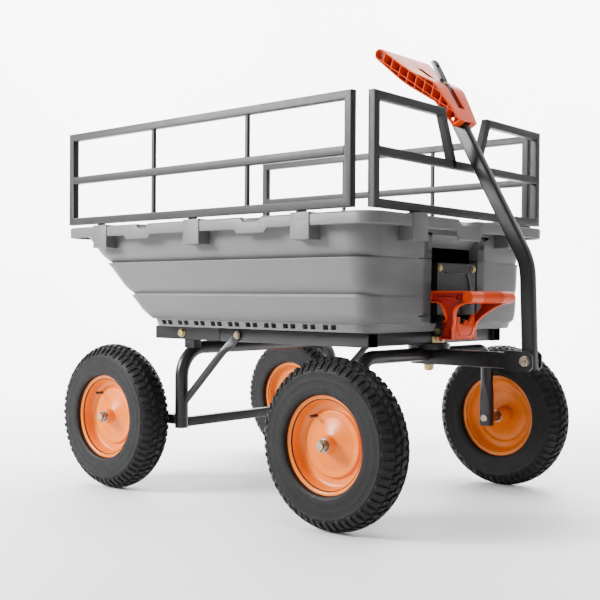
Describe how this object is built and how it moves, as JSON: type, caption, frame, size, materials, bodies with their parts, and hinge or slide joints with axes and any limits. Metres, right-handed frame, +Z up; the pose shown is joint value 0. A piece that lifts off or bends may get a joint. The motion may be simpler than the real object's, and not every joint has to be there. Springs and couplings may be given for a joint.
{
  "type": "garden dump cart",
  "caption": "Garden dump cart: plastic tub with steel fence panels on a steel chassis, flat-free wheels, steered front axle, tipping bed with release handle, and towing pole with a hand grip.",
  "frame": {"origin": "on the ground, under the middle of the cart’s bounding box with the pole parked upright", "axes": "+X towards the towing end, +Y to the cart’s left, +Z up; the cart is mirror symmetric about the XZ plane"},
  "size_m": [1.304, 0.868, 1.1666],
  "materials": {
    "tub_plastic": "grained moulded polyethylene, charcoal grey",
    "fence_paint": "satin grey powder coat",
    "black_paint": "glossy black powder coat",
    "handle_plastic": "satin orange moulded nylon",
    "rim_orange": "gloss orange enamel",
    "zinc_steel": "zinc plated",
    "bearing_steel": "ground steel with a dark seal",
    "tyre_rubber": "matt black tread rubber",
    "valve_rubber": "matt black"
  },
  "bodies": {
    "chassis": {"rail_left": "black_paint", "rail_right": "black_paint", "front_crossmember": "black_paint", "centre_crossmember": "black_paint", "striker_plate": "zinc_steel", "turntable_upper": "black_paint", "kingpin": "zinc_steel", "kingpin_nut": "zinc_steel", "pivot_bolts": "zinc_steel", "rear_axle_tube": "black_paint", "rear_axle_beam": "black_paint", "rear_arms": "black_paint", "rear_spindles": "zinc_steel", "rear_braces": "black_paint", "brace_bolts": "zinc_steel", "rear_axle_nuts": "zinc_steel"},
    "tub_bed": {"tub": "tub_plastic", "channel_left": "black_paint", "channel_right": "black_paint", "bed_straps": "black_paint", "bed_bolts": "zinc_steel", "latch_bracket": "black_paint", "latch_bolts": "zinc_steel", "latch_pin": "zinc_steel", "latch_spring": "zinc_steel"},
    "latch": {"latch_handle": "handle_plastic", "latch_hook": "black_paint"},
    "left_fence": {"fence_left": "fence_paint"},
    "right_fence": {"fence_right": "fence_paint"},
    "front_fence": {"fence_front": "fence_paint"},
    "front_axle": {"front_axle_tube": "black_paint", "front_spindles": "zinc_steel", "front_axle_nuts": "zinc_steel", "turntable_lower": "black_paint", "tongue": "black_paint", "clevis_plates": "black_paint"},
    "pole_pivot": {"pole_bolt": "zinc_steel", "pole_spacers": "zinc_steel"},
    "tow_pole": {"pole": "black_paint", "hitch_plate": "black_paint", "hitch_clip": "zinc_steel", "grip_pin": "zinc_steel"},
    "grip": {"tow_grip": "handle_plastic"},
    "wheel_front_left": {"tyre_front_left": "tyre_rubber", "rim_front_left": "rim_orange", "bearings_front_left": "bearing_steel", "valve_front_left": "valve_rubber"},
    "wheel_front_right": {"tyre_front_right": "tyre_rubber", "rim_front_right": "rim_orange", "bearings_front_right": "bearing_steel", "valve_front_right": "valve_rubber"},
    "wheel_rear_left": {"tyre_rear_left": "tyre_rubber", "rim_rear_left": "rim_orange", "bearings_rear_left": "bearing_steel", "valve_rear_left": "valve_rubber"},
    "wheel_rear_right": {"tyre_rear_right": "tyre_rubber", "rim_rear_right": "rim_orange", "bearings_rear_right": "bearing_steel", "valve_rear_right": "valve_rubber"}
  },
  "joints": [
    {"name": "steer", "type": "hinge", "parent": "chassis", "child": "front_axle", "pos_m": [0.343, 0, 0.391], "axis": [0, 0, 1], "range_deg": [-18, 18]},
    {"name": "front_left_roll", "type": "hinge", "parent": "front_axle", "child": "wheel_front_left", "pos_m": [0.342, 0.382, 0.2], "axis": [0, 1, 0], "continuous": true},
    {"name": "front_right_roll", "type": "hinge", "parent": "front_axle", "child": "wheel_front_right", "pos_m": [0.342, -0.382, 0.2], "axis": [0, 1, 0], "continuous": true},
    {"name": "rear_left_roll", "type": "hinge", "parent": "chassis", "child": "wheel_rear_left", "pos_m": [-0.452, 0.382, 0.2], "axis": [0, 1, 0], "continuous": true},
    {"name": "rear_right_roll", "type": "hinge", "parent": "chassis", "child": "wheel_rear_right", "pos_m": [-0.452, -0.382, 0.2], "axis": [0, 1, 0], "continuous": true},
    {"name": "tub_dump", "type": "hinge", "parent": "chassis", "child": "tub_bed", "pos_m": [-0.264, 0, 0.4345], "axis": [0, -1, 0], "range_deg": [0, 45]},
    {"name": "latch_release", "type": "hinge", "parent": "tub_bed", "child": "latch", "pos_m": [0.415, 0, 0.452], "axis": [0, -1, 0], "range_deg": [0, 9], "stiffness_Nm_per_rad": 4, "springref_deg": -34.38},
    {"name": "left_fence_lift", "type": "slide", "parent": "tub_bed", "child": "left_fence", "axis": [0, 0, 1], "range_m": [0, 0.09]},
    {"name": "right_fence_lift", "type": "slide", "parent": "tub_bed", "child": "right_fence", "axis": [0, 0, 1], "range_m": [0, 0.09]},
    {"name": "front_fence_lift", "type": "slide", "parent": "tub_bed", "child": "front_fence", "axis": [0, 0, 1], "range_m": [0, 0.02]},
    {"name": "pole_push", "type": "hinge", "parent": "front_axle", "child": "pole_pivot", "pos_m": [0.633, 0, 0.386], "axis": [0, 1, 0], "range_deg": [0, 30]},
    {"name": "pole_swing", "type": "hinge", "parent": "pole_pivot", "child": "tow_pole", "pos_m": [0.633, 0, 0.386], "axis": [0, 1, 0], "range_deg": [0, 100]},
    {"name": "grip_fold", "type": "hinge", "parent": "tow_pole", "child": "grip", "pos_m": [0.43301, 0, 0.97934], "axis": [0, 1, 0], "range_deg": [0, 16]}
  ],
  "couplings": [
    {"joint": "pole_push", "follows": "tub_dump", "ratio": 0.6}
  ]
}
***
Problem details: Output the full listing exactly as it stands.

Task output:
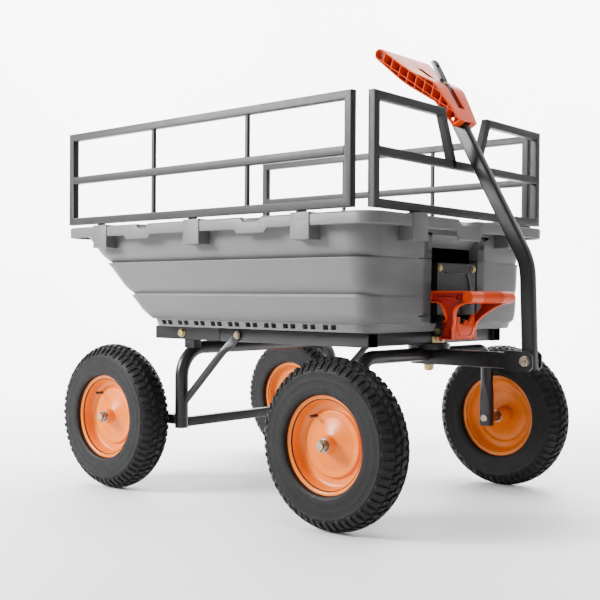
Describe how this object is built and how it moves, as JSON: type, caption, frame, size, materials, bodies with their parts, and hinge or slide joints with axes and any limits. Metres, right-handed frame, +Z up; the pose shown is joint value 0. A piece that lifts off or bends may get a joint. The motion may be simpler than the real object's, and not every joint has to be there. Springs and couplings may be given for a joint.
{
  "type": "garden dump cart",
  "caption": "Garden dump cart: plastic tub with steel fence panels on a steel chassis, flat-free wheels, steered front axle, tipping bed with release handle, and towing pole with a hand grip.",
  "frame": {"origin": "on the ground, under the middle of the cart’s bounding box with the pole parked upright", "axes": "+X towards the towing end, +Y to the cart’s left, +Z up; the cart is mirror symmetric about the XZ plane"},
  "size_m": [1.304, 0.868, 1.1666],
  "materials": {
    "tub_plastic": "grained moulded polyethylene, charcoal grey",
    "fence_paint": "satin grey powder coat",
    "black_paint": "glossy black powder coat",
    "handle_plastic": "satin orange moulded nylon",
    "rim_orange": "gloss orange enamel",
    "zinc_steel": "zinc plated",
    "bearing_steel": "ground steel with a dark seal",
    "tyre_rubber": "matt black tread rubber",
    "valve_rubber": "matt black"
  },
  "bodies": {
    "chassis": {"rail_left": "black_paint", "rail_right": "black_paint", "front_crossmember": "black_paint", "centre_crossmember": "black_paint", "striker_plate": "zinc_steel", "turntable_upper": "black_paint", "kingpin": "zinc_steel", "kingpin_nut": "zinc_steel", "pivot_bolts": "zinc_steel", "rear_axle_tube": "black_paint", "rear_axle_beam": "black_paint", "rear_arms": "black_paint", "rear_spindles": "zinc_steel", "rear_braces": "black_paint", "brace_bolts": "zinc_steel", "rear_axle_nuts": "zinc_steel"},
    "tub_bed": {"tub": "tub_plastic", "channel_left": "black_paint", "channel_right": "black_paint", "bed_straps": "black_paint", "bed_bolts": "zinc_steel", "latch_bracket": "black_paint", "latch_bolts": "zinc_steel", "latch_pin": "zinc_steel", "latch_spring": "zinc_steel"},
    "latch": {"latch_handle": "handle_plastic", "latch_hook": "black_paint"},
    "left_fence": {"fence_left": "fence_paint"},
    "right_fence": {"fence_right": "fence_paint"},
    "front_fence": {"fence_front": "fence_paint"},
    "front_axle": {"front_axle_tube": "black_paint", "front_spindles": "zinc_steel", "front_axle_nuts": "zinc_steel", "turntable_lower": "black_paint", "tongue": "black_paint", "clevis_plates": "black_paint"},
    "pole_pivot": {"pole_bolt": "zinc_steel", "pole_spacers": "zinc_steel"},
    "tow_pole": {"pole": "black_paint", "hitch_plate": "black_paint", "hitch_clip": "zinc_steel", "grip_pin": "zinc_steel"},
    "grip": {"tow_grip": "handle_plastic"},
    "wheel_front_left": {"tyre_front_left": "tyre_rubber", "rim_front_left": "rim_orange", "bearings_front_left": "bearing_steel", "valve_front_left": "valve_rubber"},
    "wheel_front_right": {"tyre_front_right": "tyre_rubber", "rim_front_right": "rim_orange", "bearings_front_right": "bearing_steel", "valve_front_right": "valve_rubber"},
    "wheel_rear_left": {"tyre_rear_left": "tyre_rubber", "rim_rear_left": "rim_orange", "bearings_rear_left": "bearing_steel", "valve_rear_left": "valve_rubber"},
    "wheel_rear_right": {"tyre_rear_right": "tyre_rubber", "rim_rear_right": "rim_orange", "bearings_rear_right": "bearing_steel", "valve_rear_right": "valve_rubber"}
  },
  "joints": [
    {"name": "steer", "type": "hinge", "parent": "chassis", "child": "front_axle", "pos_m": [0.343, 0, 0.391], "axis": [0, 0, 1], "range_deg": [-18, 18]},
    {"name": "front_left_roll", "type": "hinge", "parent": "front_axle", "child": "wheel_front_left", "pos_m": [0.342, 0.382, 0.2], "axis": [0, 1, 0], "continuous": true},
    {"name": "front_right_roll", "type": "hinge", "parent": "front_axle", "child": "wheel_front_right", "pos_m": [0.342, -0.382, 0.2], "axis": [0, 1, 0], "continuous": true},
    {"name": "rear_left_roll", "type": "hinge", "parent": "chassis", "child": "wheel_rear_left", "pos_m": [-0.452, 0.382, 0.2], "axis": [0, 1, 0], "continuous": true},
    {"name": "rear_right_roll", "type": "hinge", "parent": "chassis", "child": "wheel_rear_right", "pos_m": [-0.452, -0.382, 0.2], "axis": [0, 1, 0], "continuous": true},
    {"name": "tub_dump", "type": "hinge", "parent": "chassis", "child": "tub_bed", "pos_m": [-0.264, 0, 0.4345], "axis": [0, -1, 0], "range_deg": [0, 45]},
    {"name": "latch_release", "type": "hinge", "parent": "tub_bed", "child": "latch", "pos_m": [0.415, 0, 0.452], "axis": [0, -1, 0], "range_deg": [0, 9], "stiffness_Nm_per_rad": 4, "springref_deg": -34.38},
    {"name": "left_fence_lift", "type": "slide", "parent": "tub_bed", "child": "left_fence", "axis": [0, 0, 1], "range_m": [0, 0.09]},
    {"name": "right_fence_lift", "type": "slide", "parent": "tub_bed", "child": "right_fence", "axis": [0, 0, 1], "range_m": [0, 0.09]},
    {"name": "front_fence_lift", "type": "slide", "parent": "tub_bed", "child": "front_fence", "axis": [0, 0, 1], "range_m": [0, 0.02]},
    {"name": "pole_push", "type": "hinge", "parent": "front_axle", "child": "pole_pivot", "pos_m": [0.633, 0, 0.386], "axis": [0, 1, 0], "range_deg": [0, 30]},
    {"name": "pole_swing", "type": "hinge", "parent": "pole_pivot", "child": "tow_pole", "pos_m": [0.633, 0, 0.386], "axis": [0, 1, 0], "range_deg": [0, 100]},
    {"name": "grip_fold", "type": "hinge", "parent": "tow_pole", "child": "grip", "pos_m": [0.43301, 0, 0.97934], "axis": [0, 1, 0], "range_deg": [0, 16]}
  ],
  "couplings": [
    {"joint": "pole_push", "follows": "tub_dump", "ratio": 0.6}
  ]
}